Microbial fermentation of sugars, such as glucose, obtained from biomass to an intermediate, called itaconic acid, is the first step of the new process. The itaconic acid is made to react with hydrogen to a chemical called methyl-THF (tetrahydrofuran) in the second step. Optimization of this step took place when the researchers identified a unique metal-metal combination that was considered to be a majorly efficient catalyst.
The breakthrough of this process technology occurred in the third step to dehydrate methyl-THF to isoprene. The team demonstrated a catalytic efficiency as high as 90%, with most of the catalytic product being isoprene, by using Phosphorous Self-Pillared Pentasil (P-SPP), which is a catalyst recently discovered at the University of Minnesota. It is possible to renewably source isoprene from biomass by combining all three steps into a process.
“The performance of the new P-containing zeolite catalysts such as S-PPP was surprising,” says Dauenhauer. “This new class of solid acid catalysts exhibits dramatically improved catalytic efficiency and is the reason renewable isoprene is possible.”
“Economically bio-sourced isoprene has the potential to expand domestic production of car tires by using renewable, readily available resources instead of fossil fuels,” said Frank Bates, a world-renowned polymer expert and University of Minnesota Regents Professor of Chemical Engineering and Materials Science. “This discovery could also impact many other technologically advanced rubber-based products.”

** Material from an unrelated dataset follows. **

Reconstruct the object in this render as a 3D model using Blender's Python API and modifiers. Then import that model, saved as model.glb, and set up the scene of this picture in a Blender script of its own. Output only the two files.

Besides Professor Dauenhauer, the other researchers who were part of the study from the University of Minnesota were professors Michael Tsapatsis and Kechun Zhang, postdoctoral researchers Omar Abdelrahman, Dae Sung Park, Charles Spanjers and Limin Ren, and current student Katherine Vinter. Also part of the research team were professor Wei Fan and student Hong Je Cho from the University of Massachusetts.
The full research paper entitled “Renewable Isoprene by Sequential Hydrogenation of Itaconic Acid and Dehydra-Decyclization of 3-Methyl-Tetrahydrofuran,” is available online.
The invention of renewable tire technology is part of a bigger mission of the Center for Sustainable Polymers, an NSF-funded Center for Chemical Innovation headed by the University of Minnesota. The CSP, initiated in 2009, has concentrated on transforming how plastics are made and unmade through ground-breaking research. Researchers are focusing on the design, preparation and implementation of polymers generated from renewable resources for a variety of enhanced applications.